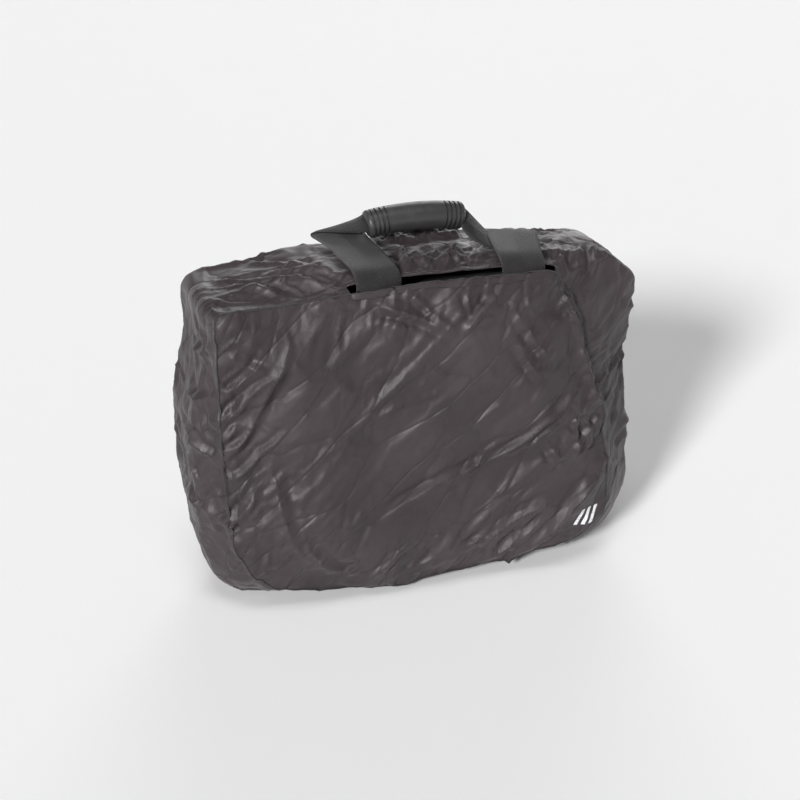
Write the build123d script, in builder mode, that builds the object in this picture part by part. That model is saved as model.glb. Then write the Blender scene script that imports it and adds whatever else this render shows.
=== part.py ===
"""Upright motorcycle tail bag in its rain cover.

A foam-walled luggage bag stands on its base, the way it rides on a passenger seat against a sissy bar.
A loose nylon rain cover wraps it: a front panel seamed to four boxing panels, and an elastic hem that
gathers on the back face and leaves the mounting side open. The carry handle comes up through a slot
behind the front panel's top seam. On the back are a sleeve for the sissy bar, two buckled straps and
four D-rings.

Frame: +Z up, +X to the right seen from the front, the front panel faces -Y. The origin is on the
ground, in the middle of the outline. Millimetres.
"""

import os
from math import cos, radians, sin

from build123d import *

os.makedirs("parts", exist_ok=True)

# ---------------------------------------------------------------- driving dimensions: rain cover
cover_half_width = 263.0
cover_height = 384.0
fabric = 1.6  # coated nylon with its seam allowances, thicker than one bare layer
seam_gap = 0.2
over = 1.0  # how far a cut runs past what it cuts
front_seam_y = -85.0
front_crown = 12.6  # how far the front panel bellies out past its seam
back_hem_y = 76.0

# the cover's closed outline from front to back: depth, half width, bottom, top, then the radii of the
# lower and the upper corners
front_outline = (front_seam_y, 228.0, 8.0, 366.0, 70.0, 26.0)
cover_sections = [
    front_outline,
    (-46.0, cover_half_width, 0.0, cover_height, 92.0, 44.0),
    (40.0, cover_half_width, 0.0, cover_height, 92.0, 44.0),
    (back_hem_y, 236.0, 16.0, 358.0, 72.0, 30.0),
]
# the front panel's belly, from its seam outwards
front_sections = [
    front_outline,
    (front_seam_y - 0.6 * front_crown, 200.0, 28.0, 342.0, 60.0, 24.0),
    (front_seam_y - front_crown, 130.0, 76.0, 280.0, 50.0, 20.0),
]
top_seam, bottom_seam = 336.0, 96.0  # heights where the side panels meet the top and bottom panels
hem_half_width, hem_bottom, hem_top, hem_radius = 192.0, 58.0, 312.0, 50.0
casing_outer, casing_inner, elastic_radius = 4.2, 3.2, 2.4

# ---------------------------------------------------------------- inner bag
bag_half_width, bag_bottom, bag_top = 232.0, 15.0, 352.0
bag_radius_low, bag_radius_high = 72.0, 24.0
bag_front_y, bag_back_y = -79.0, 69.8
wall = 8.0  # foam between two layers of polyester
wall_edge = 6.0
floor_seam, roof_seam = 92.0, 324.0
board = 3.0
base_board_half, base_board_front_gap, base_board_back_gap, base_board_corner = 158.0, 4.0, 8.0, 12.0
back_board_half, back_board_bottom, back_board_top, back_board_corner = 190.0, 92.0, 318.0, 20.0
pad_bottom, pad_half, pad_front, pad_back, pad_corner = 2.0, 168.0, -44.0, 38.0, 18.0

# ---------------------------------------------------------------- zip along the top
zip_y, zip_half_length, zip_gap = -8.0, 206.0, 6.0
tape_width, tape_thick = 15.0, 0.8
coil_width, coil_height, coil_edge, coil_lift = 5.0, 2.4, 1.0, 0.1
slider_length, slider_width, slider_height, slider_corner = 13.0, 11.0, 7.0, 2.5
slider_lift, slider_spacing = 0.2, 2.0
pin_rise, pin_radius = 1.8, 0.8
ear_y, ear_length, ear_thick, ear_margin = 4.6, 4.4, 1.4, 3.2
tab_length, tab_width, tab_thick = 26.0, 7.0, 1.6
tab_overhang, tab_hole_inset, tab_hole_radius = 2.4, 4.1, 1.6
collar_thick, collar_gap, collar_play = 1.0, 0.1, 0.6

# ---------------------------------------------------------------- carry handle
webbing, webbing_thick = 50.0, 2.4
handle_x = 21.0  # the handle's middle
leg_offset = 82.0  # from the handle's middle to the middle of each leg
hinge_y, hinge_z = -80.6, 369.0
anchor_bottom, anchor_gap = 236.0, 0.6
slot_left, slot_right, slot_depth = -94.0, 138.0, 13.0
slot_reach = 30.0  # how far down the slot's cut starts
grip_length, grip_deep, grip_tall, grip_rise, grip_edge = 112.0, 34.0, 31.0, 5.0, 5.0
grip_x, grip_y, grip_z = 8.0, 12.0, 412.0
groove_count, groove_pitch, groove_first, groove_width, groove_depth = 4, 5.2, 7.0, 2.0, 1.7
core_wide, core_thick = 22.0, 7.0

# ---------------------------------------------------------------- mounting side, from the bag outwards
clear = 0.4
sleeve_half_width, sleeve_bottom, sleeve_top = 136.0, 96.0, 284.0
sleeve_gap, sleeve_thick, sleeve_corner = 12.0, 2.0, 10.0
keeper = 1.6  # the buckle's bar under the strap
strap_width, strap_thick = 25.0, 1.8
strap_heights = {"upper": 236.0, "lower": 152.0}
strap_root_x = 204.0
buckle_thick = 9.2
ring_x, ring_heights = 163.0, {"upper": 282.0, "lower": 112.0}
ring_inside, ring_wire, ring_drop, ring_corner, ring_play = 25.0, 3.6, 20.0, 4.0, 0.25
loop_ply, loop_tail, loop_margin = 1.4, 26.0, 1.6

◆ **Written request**
Copy the lines from the start of the data verbatim, stopping after the line containing "its rain cover.".

◆ **Result**
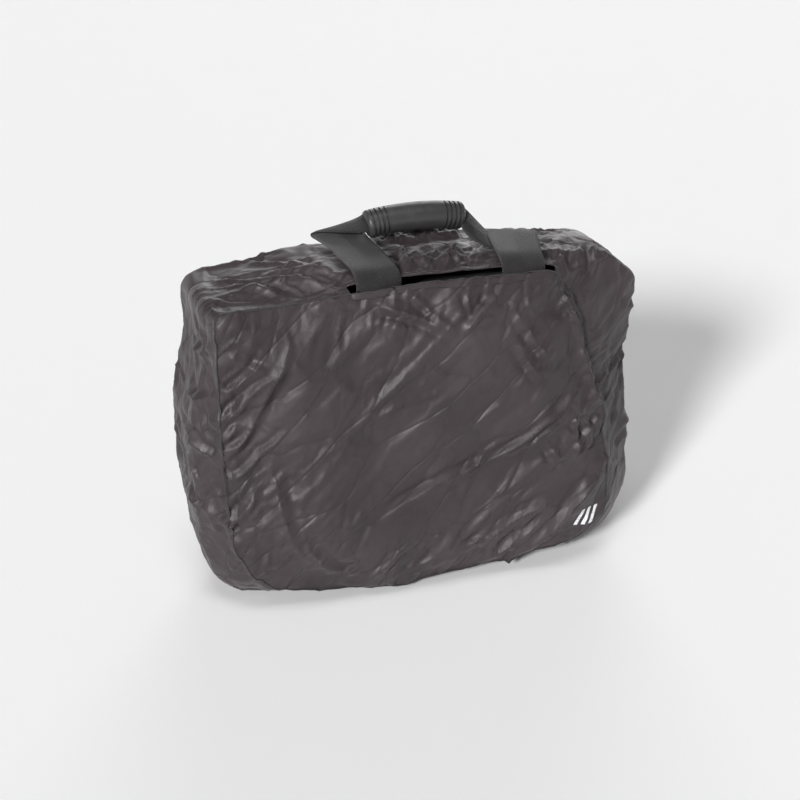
Write the build123d script, in builder mode, that builds the object in this picture part by part. That model is saved as model.glb. Then write the Blender scene script that imports it and adds whatever else this render shows.
=== part.py ===
"""Upright motorcycle tail bag in its rain cover.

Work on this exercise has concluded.